Changing the setting of a trim tab adjusts the neutral or resting position of a control surface (such as an elevator or rudder). As the desired position of a control surface changes (corresponding mainly to different speeds), an adjustable trim tab will allow the operator to reduce the manual force required to maintain that position—to zero, if used correctly. Thus the trim tab acts as a servo tab.
Because the center of pressure of the trim tab is farther away from the axis of rotation of the control surface than the center of pressure of the control surface, the moment generated by the tab can match the moment generated by the control surface. The position of the control surface on its axis will change until the torques from the control surface and the trim surface balance each other.
A core explanation of what Trim Tab is all about is necessary. Trim is the control that adjusts the trim tab. effectively it’s a way to fine tune/change the control surface to elevate control forces.
It holds airspeed. If you trim for speed and let go of the yoke, your plane will keep flying at that speed, regardless of power setting. If you trim and change your power, your plane will pitch up or down to maintain your trimmed speed.
Trim for climb speed, let go, and you’ll maintain climb speed.
For the cruise, let go, and it’ll maintain cruise speed.

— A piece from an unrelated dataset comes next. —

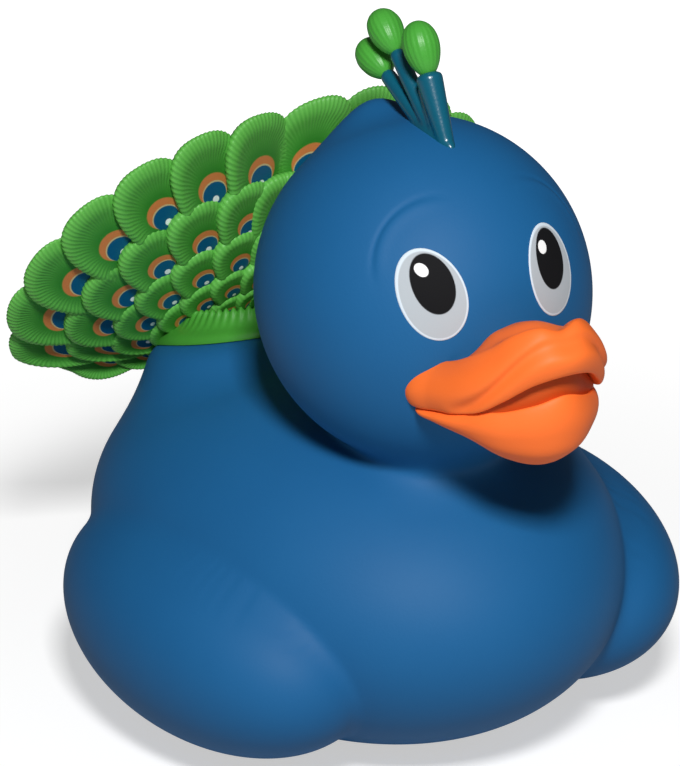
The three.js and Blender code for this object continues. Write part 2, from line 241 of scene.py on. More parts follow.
disc, into, out = group_tree(
    "painted disc",
    [("Place", "Vector", None), ("Centre", "Vector", None), ("Radii", "Vector", None),
     ("Softness", "Float", 0.05)],
    [("Mask", "Float")],
)
off = put(disc, "ShaderNodeVectorMath", {0: into["Place"], 1: into["Centre"]}, operation="SUBTRACT")
scaled = put(disc, "ShaderNodeVectorMath", {0: off.outputs[0], 1: into["Radii"]}, operation="DIVIDE")
flat_only = put(disc, "ShaderNodeVectorMath", {0: scaled.outputs[0], 1: (1, 1, 0)}, operation="MULTIPLY")
away = put(disc, "ShaderNodeVectorMath", {0: flat_only.outputs[0]}, operation="LENGTH").outputs["Value"]
edge = put(disc, "ShaderNodeMapRange", {
    "Value": away,
    "From Min": calc(disc, "SUBTRACT", 1.0, into["Softness"]),
    "From Max": calc(disc, "ADD", 1.0, into["Softness"]),
    "To Min": 1.0,
    "To Max": 0.0,
}, interpolation_type="SMOOTHSTEP")
plug(disc, edge.outputs[0], out["Mask"])
print("node groups:", [g.name for g in bpy.data.node_groups])

# %% [markdown]
# Every finish here is soft plastic, so one function makes them all, each with its own colour, roughness
# and gleam. The blue skin is nearly matt and the crest is the one glossy piece.

# %% A vinyl material
COAT_ROUGHNESS = 0.25


def vinyl(name, tone, deep, smooth, rough, grain_depth, coat=0.0, gleam=0.3, scale=60.0, painted=None):
    """Moulded vinyl: pigment drift for colour, grain for the bump and for a roughness between smooth and
    rough. painted(tree, colour) may lay paint over the pigment and give back the colour to use."""
    material = bpy.data.materials.new(name)
    material.use_nodes = True
    tree = material.node_tree
    shader = tree.nodes["Principled BSDF"]
    place = put(tree, "ShaderNodeTexCoord").outputs["Object"]
    colour = use(tree, pigment, {"Place": place, "Tone": tone, "Deep": deep, "Scale": scale})["Color"]
    surface = use(tree, grain, {"Place": place, "Smooth": smooth, "Rough": rough})
    bump = put(tree, "ShaderNodeBump", {
        "Height": surface["Height"], "Distance": grain_depth * MM, "Strength": 1.0,
    })
    if painted:
        colour = painted(tree, colour)
    plug(tree, colour, shader.inputs["Base Color"])
    plug(tree, surface["Roughness"], shader.inputs["Roughness"])
    plug(tree, bump.outputs[0], shader.inputs["Normal"])
    shader.inputs["Specular IOR Level"].default_value = gleam
    shader.inputs["Coat Weight"].default_value = coat
    shader.inputs["Coat Roughness"].default_value = COAT_ROUGHNESS
    return material


body_vinyl = vinyl("body vinyl", linear(26, 97, 150), linear(18, 84, 136), 0.55, 0.66, 0.02, gleam=0.22)
bill_paint = vinyl("bill paint", linear(255, 122, 50), linear(255, 106, 36), 0.5, 0.6, 0.015, scale=90.0)
# The mouth's orange is the bill's orange painted darker: painted shade for the hollow behind the lips.
mouth_shade_paint = vinyl("mouth paint with painted shade", linear(200, 84, 26), linear(180, 70, 18), 0.6, 0.7, 0.015, scale=90.0)
valve_plastic = vinyl("valve plastic", linear(226, 226, 220), linear(210, 210, 202), 0.35, 0.5, 0.01)
stalk_vinyl = vinyl("crest stalk vinyl", linear(10, 94, 116), linear(6, 72, 100), 0.2, 0.32, 0.03, coat=0.3,
                    gleam=0.5)
bud_vinyl = vinyl("crest bud vinyl", linear(78, 168, 62), linear(52, 138, 44), 0.3, 0.42, 0.03, scale=250.0)
print("materials:", [m.name for m in bpy.data.materials])

# %% [markdown]
# ## The body
# A blown vinyl duck is all soft bulges. It could be sculpted, or modelled as a cage under a Subdivision
# modifier, but a formula can be fitted to the photo and gives the same skin at any number of faces. Each
# bulge is an ellipsoid, known by an estimate of the distance to it, and a smooth minimum melts them
# together with a fillet of chosen width. A point is first folded to the +X side, which makes the two
# halves alike.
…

Trim for final approach speed, let go, and you’ll maintain the final approach speed.
The list goes on. Trim holds airspeed.
That’s how trim works in a perfect world. In reality, you might have to continue making small power, pitch, and trim adjustments to maintain altitude and speed.
As you make turns in the traffic pattern, you’ll need to either add back pressure or nose-up trim to prevent your airplane from trending nose-low. If you’re doing landing practice, you might find yourself almost constantly trimming for all the different pitch attitudes and speeds of a traffic pattern.
If you haven’t done them before, ask your instructor to demonstrate elevator trim stalls. They’re stalls caused by adding full power when flying with substantial nose-up trim, without proper forward pressure on the controls to prevent a high pitch attitude as full power is added.
Imagine flying a perfectly trimmed, hands-off approach to the runway. Elevator trim stalls are supposed to replicate what would happen during a go-around with this kind of trim setting and not enough forward pressure on the yoke. Because of the risk for an elevator trim stall, some pilots don’t recommend trimming at all on final approach.
But does this make sense?
Just because the nose will pitch up during a go-around, doesn’t mean we shouldn’t use trim on final approach. It just means you need to apply forward control pressure and begin rolling trim forward on go-arounds as soon as practical.
After all, having a little bit of nose-up trim on final approach is a great way to make sure you’re able to round out and flare smoothly.
Using Trim = Smoother Landings
There’s no “perfect way” to trim an airplane. But using trim is an excellent way to reduce your workload in the cockpit, and make your flights more comfortable.
Practice trimming during every phase of flight, so you can fly with fingertip pressure. Just remember that if you’re trimmed for your threshold crossing speed, you’ll need to add extra forward control pressure during a go-around.